Women and Weaving Identity: Alvina Shpadi and Olga Joldasova’s Cultural Canvas
Keywords:
Karakalpak women, applied arts, textile symbolismAbstract
This article investigates the intersection of gender, cultural memory, and applied arts in contemporary Karakalpak visual culture, with a focus on two prominent women artists: Alvina Shpadi and Olga Joldasova. Drawing from my master’s thesis conducted at the I.V. Savitsky State Art Museum, I explore how these artists use textile, embroidery, ceramics, and mixed media to visually express female identity, ethnic memory, and spiritual resilience. Through a qualitative methodology integrating visual analysis, symbolic interpretation, and ethnographic observation, I examine how their art reflects and reinvents Karakalpak womanhood. Shpadi’s abstract and spiritually infused works reinterpret traditional ornamentation with symbolic color schemes, while Joldasova’s narrative pieces evoke everyday women’s lives, mythic archetypes, and maternal rituals through vibrant decorative forms.

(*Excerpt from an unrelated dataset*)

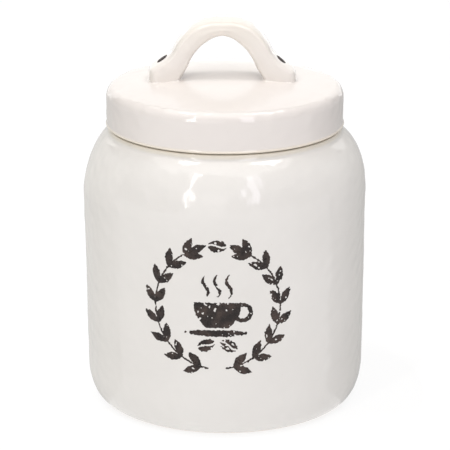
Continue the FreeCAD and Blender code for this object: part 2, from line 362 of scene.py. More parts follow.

Both contribute to a gendered preservation of Karakalpak national identity, particularly in a post-Soviet context of cultural revival. This article situates their work within broader frameworks of feminist visual culture, textile anthropology, and semiotics of applied art, while also comparing them to other Central Asian and indigenous female artists. The role of the Savitsky Museum as a cultural patron and archive is also examined. Together, Shpadi and Joldasova exemplify how applied art serves not only as craft, but as a cultural and feminist language of survival.